Testing: Run for 20 minutes and verify all jobs executed correctly and the logs are complete.

Exercise 22.15 — APScheduler with Persistent Job Store

Build a scheduler that:

Uses APScheduler with a SQLite job store (jobs persist across restarts)
Has 3 scheduled jobs
Adds a job management interface: accept keyboard input to: - list — print all current jobs and their next run time - pause JOB_ID — pause a specific job - resume JOB_ID — resume a paused job - run JOB_ID — run a job immediately - quit — shut down gracefully
When you restart the script (after Ctrl+C), the jobs are loaded from the SQLite database — no need to re-add them

Exercise 22.16 — Windows Task Scheduler / Cron Setup

Create a scheduled task at the OS level for a Python script:

Windows users: 1. Write a Python script that appends the current timestamp to scheduled_run_log.txt 2. Create a Windows Task Scheduler task that runs this script every 5 minutes 3. After 30 minutes, verify the log file has approximately 6 entries 4. Export the task definition to XML (right-click → Export in Task Scheduler) 5. Write instructions for how a colleague could import and configure this task

macOS/Linux users: 1. Write the same Python script 2. Create a crontab entry: */5 * * * * /path/to/python /path/to/script.py >> /path/to/log.txt 2>&1 3. After 30 minutes, verify the log has approximately 6 entries 4. Document the crontab entry with a comment explaining when it runs

Tier 5: Mastery

Exercise 22.17 — Extend the Scheduler Demo

The scheduler_demo.py file in this chapter demonstrates several patterns. Extend it with:

Job dependencies: Add a generate_report() job that only runs if fetch_and_save_exchange_rates() has successfully run in the past 6 hours (check the output file's modification time)
Dynamic scheduling: Add a job that reads a job_config.json file at startup and adds jobs based on the configuration (so you can add new jobs by editing the JSON without modifying Python code)
Performance metrics: After each scheduler loop iteration, log how long run_pending() took. Alert if any single call takes more than 5 seconds (indicating a slow job is blocking the loop)
Recovery: If the scheduler starts and detects that a job that was supposed to run in the past 2 hours has no successful run record, run it immediately before entering the main loop

Exercise 22.18 — Extend the Report Pipeline

The report_pipeline.py generates a Monday Excel report. Extend it with:

Incremental updates: Add a generate_daily_delta_report() function that generates a lightweight daily report showing only changes from the previous day (new customers, significant revenue changes, threshold breaches)
Multiple recipients with custom content: Modify send_report_email() to accept a recipients list, where each recipient can have a different subset of the report data (Sandra gets the executive summary; regional managers get only their region's data)
Report archiving: After generating the report, move it to an archive directory organized by year/month (reports/2024/11/acme_weekly_report_20241104.xlsx)
Email retry: If send_report_email() fails, save the failed email to a pending_emails/ directory. Add a separate job that checks this directory every 15 minutes and retries any pending emails.

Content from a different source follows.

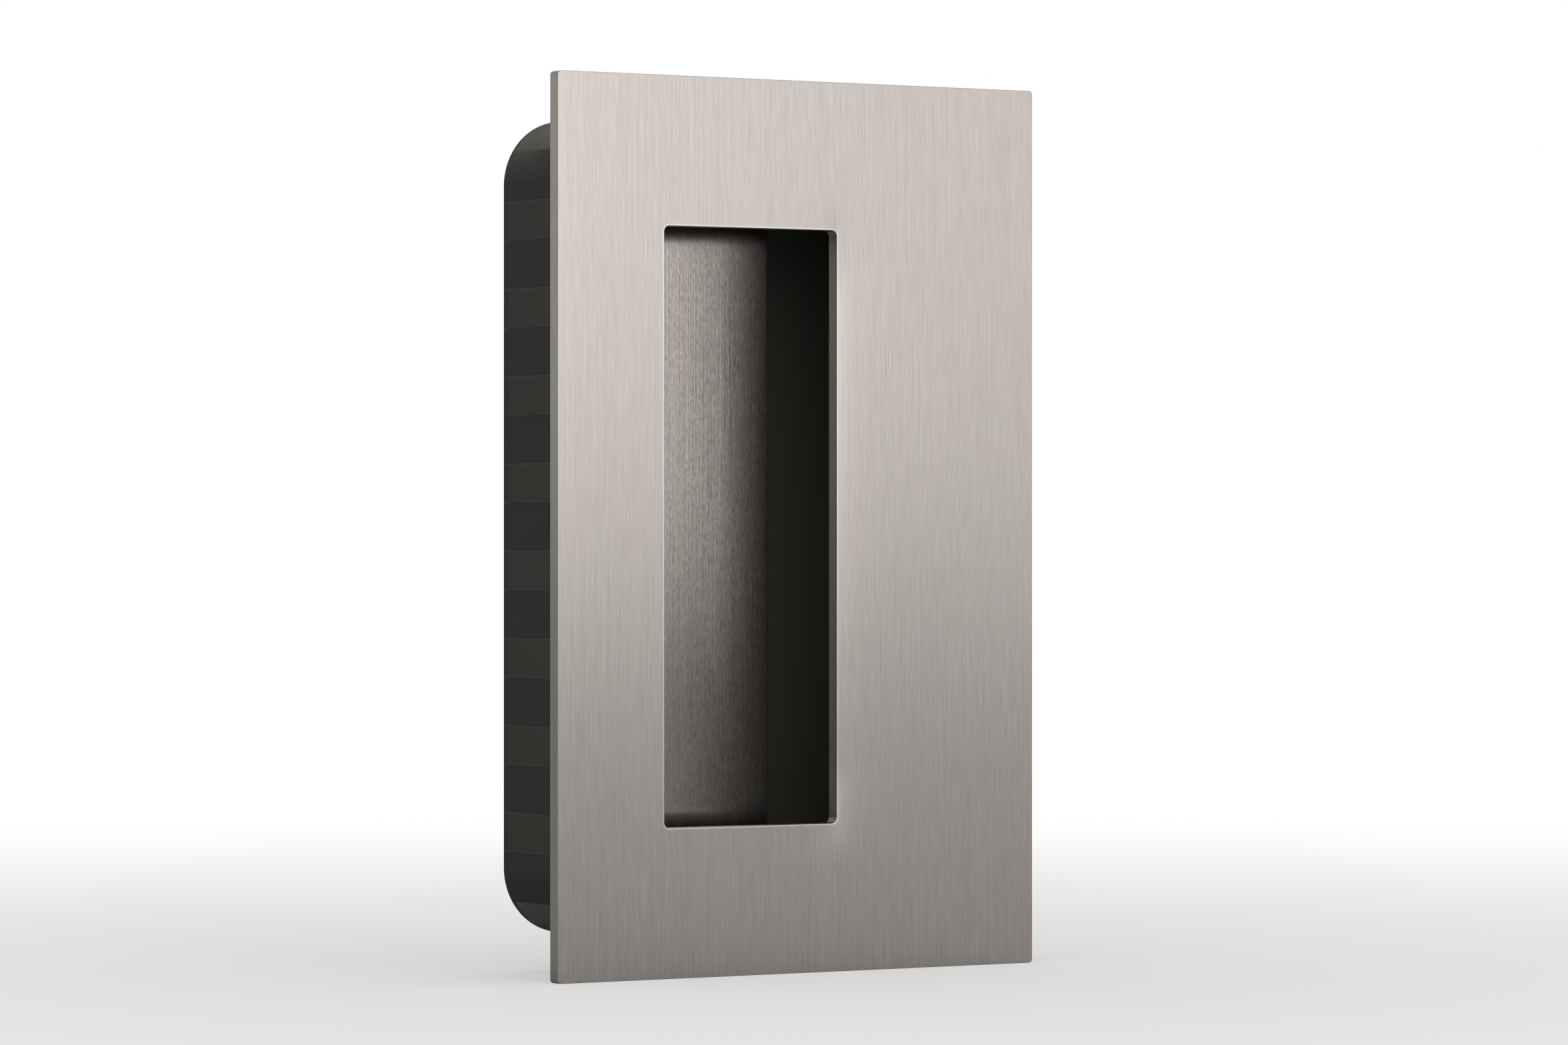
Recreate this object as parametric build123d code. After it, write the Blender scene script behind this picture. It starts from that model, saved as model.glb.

Exercise 22.19 — Build Maya's cron Setup

Maya wants to deploy her automation to a Linux cloud server instead of her laptop. Design and implement the full deployment:

Write a setup_maya_cron.sh shell script that: - Creates the required directory structure - Installs Python dependencies - Sets up the .env file (with placeholder values) - Adds all crontab entries using crontab -e or direct file editing - Verifies the setup by testing each script with --dry-run
Modify both pipeline scripts to accept a --dry-run flag that: - Goes through all steps (load data, calculate metrics) but does not send emails - Prints what it would have done instead
Add a monitoring cron job that runs at 7:00 AM daily and checks: - Whether the invoice monitor ran yesterday (by checking the log file) - Whether it found any critical issues - Sends a one-line status email: "All systems go" or "CHECK LOGS: [issue]"

Answer Key Notes

Exercise 22.1: a-cron expression, b-task history, c-heartbeat, d-grace time, e-scheduler loop, f-coalesce, g-job, h-trigger

Exercise 22.2: a) Every day at 9:00 AM b) Every 15 minutes (at :00, :15, :30, :45) c) Every Monday at 7:45 AM d) Every hour at 30 minutes past (at :30) e) Every Friday at 4:30 PM f) Every 2 hours (at :00, :02, :04, ...) g) Every weekday (Monday through Friday) at 8:00 AM

Exercise 22.3: a) 8:00 AM every weekday (Monday–Friday) b) 7:45 AM every Monday c) Midnight on the first day of every month d) Every 30 minutes between 9 AM and 5 PM on weekdays e) 6:00 AM, noon, and 6:00 PM every day f) 9:00 AM every Monday g) 11:30 PM every Friday

Exercise 22.4: Problems include: (1) no try/except around job logic — any error crashes the job and may propagate; (2) open("sales_data.csv") uses a relative path — will fail unless the working directory is exactly right; (3) the file is opened but never explicitly closed (use a with statement); (4) no logging — there is no record of when the job ran or whether it succeeded; (5) the while True loop has no graceful shutdown handling; (6) "8:00" should be "08:00" — the schedule library requires zero-padded hours.

Exercises designed for Python 3.10+. schedule library 1.1+, APScheduler 3.10+.